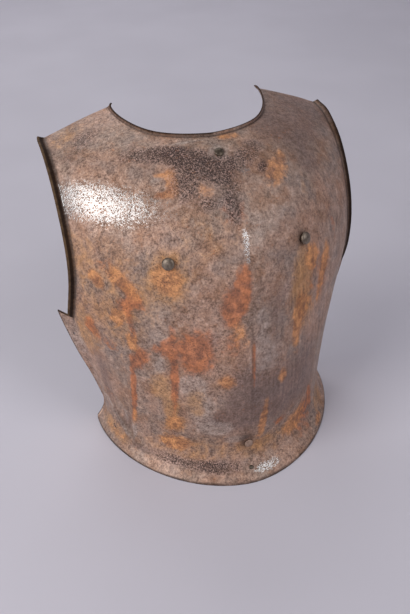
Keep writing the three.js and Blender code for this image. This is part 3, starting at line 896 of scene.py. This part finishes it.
class Nodes:
    """Short calls for one material's nodes. Numbers, colours, their names and sockets are inputs."""

    def __init__(self, name):
        self.material = bpy.data.materials.new(name)
        self.material.use_nodes = True
        self.tree = self.material.node_tree
        self.shader = self.tree.nodes["Principled BSDF"]
        self.place = self.tree.nodes.new("ShaderNodeTexCoord").outputs["Object"]

    def put(self, socket, value):
        if isinstance(value, str):
            value = linear(COLOURS[value])
        if isinstance(value, bpy.types.NodeSocket):
            self.tree.links.new(value, socket)
        elif isinstance(value, tuple) and socket.type == "RGBA":
            socket.default_value = (*value, 1)
        else:
            socket.default_value = value

    def math(self, operation, a, b, clamp=False):
        node = self.tree.nodes.new("ShaderNodeMath")
        node.operation = operation
        node.use_clamp = clamp
        self.put(node.inputs[0], a)
        self.put(node.inputs[1], b)
        return node.outputs[0]

    def plus(self, a, b):
        return self.math("ADD", a, b)

    def minus(self, a, b, clamp=False):
        return self.math("SUBTRACT", a, b, clamp)

    def times(self, a, b, clamp=False):
        return self.math("MULTIPLY", a, b, clamp)

    def most(self, first, *others):
        for other in others:
            first = self.math("MAXIMUM", first, other)
        return first

    def stretched(self, scale):
        """Object coordinates, each multiplied by its own scale."""
        node = self.tree.nodes.new("ShaderNodeVectorMath")
        node.operation = "MULTIPLY"
        self.put(node.inputs[0], self.place)
        node.inputs[1].default_value = scale
        return node.outputs[0]

    def noise(self, scale, detail=3.0, roughness=0.6, vector=None, distortion=0.0):
        node = self.tree.nodes.new("ShaderNodeTexNoise")
        self.put(node.inputs["Vector"], vector or self.place)
        node.inputs["Scale"].default_value = scale
        node.inputs["Detail"].default_value = detail
        node.inputs["Roughness"].default_value = roughness
        node.inputs["Distortion"].default_value = distortion
        return node.outputs["Fac"]

    def cells(self, scale):
        """Distance to the nearest of many scattered points."""
        node = self.tree.nodes.new("ShaderNodeTexVoronoi")
        self.put(node.inputs["Vector"], self.place)
        node.inputs["Scale"].default_value = scale
        return node.outputs["Distance"]

    def step(self, value, low, high, start=0.0, end=1.0):
        """A smooth step from start to end, while the value goes from low to high."""
        node = self.tree.nodes.new("ShaderNodeMapRange")
        node.interpolation_type = "SMOOTHSTEP"
        self.put(node.inputs["Value"], value)
        for key, number in zip(("From Min", "From Max", "To Min", "To Max"), (low, high, start, end)):
            node.inputs[key].default_value = number
        return node.outputs["Result"]

    def swing(self, noise_value, reach):
        """A noise's value as a swing to both sides of 0."""
        return self.step(noise_value, 0.3, 0.7, -reach, reach)

    def mix(self, factor, a, b):
        """Mix of two colours."""
        node = self.tree.nodes.new("ShaderNodeMix")
        node.data_type = "RGBA"
        self.put(node.inputs[0], factor)
        self.put(node.inputs[6], a)
        self.put(node.inputs[7], b)
        return node.outputs[2]

    def cover(self, colour, mask, share, name):
        """The colour with a share of a named colour over it where the mask is full."""
        return self.mix(self.times(mask, share), colour, name)

    def scaled(self, colour, factor):
        node = self.tree.nodes.new("ShaderNodeVectorMath")
        node.operation = "SCALE"
        self.put(node.inputs[0], colour)
        self.put(node.inputs["Scale"], factor)
        return node.outputs[0]

    def blend(self, factor, a, b):
        """Mix of two numbers."""
        node = self.tree.nodes.new("ShaderNodeMix")
        self.put(node.inputs[0], factor)
        self.put(node.inputs[2], a)
        self.put(node.inputs[3], b)
        return node.outputs[0]

    def channels(self, attribute):
        """The three channels of a colour layer."""
        read = self.tree.nodes.new("ShaderNodeAttribute")
        read.attribute_name = attribute
        split = self.tree.nodes.new("ShaderNodeSeparateColor")
        self.tree.links.new(read.outputs["Color"], split.inputs[0])
        return split.outputs[0], split.outputs[1], split.outputs[2]

    def bump(self, height, distance, strength, normal=None):
        node = self.tree.nodes.new("ShaderNodeBump")
        node.inputs["Strength"].default_value = strength
        node.inputs["Distance"].default_value = distance
        self.put(node.inputs["Height"], height)
        if normal is not None:
            self.put(node.inputs["Normal"], normal)
        return node.outputs["Normal"]

    def finish(self, **inputs):
        """The material, with these inputs on its shader."""
        for key, value in inputs.items():
            self.put(self.shader.inputs[key.replace("_", " ")], value)
        return self.material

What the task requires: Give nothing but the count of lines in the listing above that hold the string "three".

Task response: 2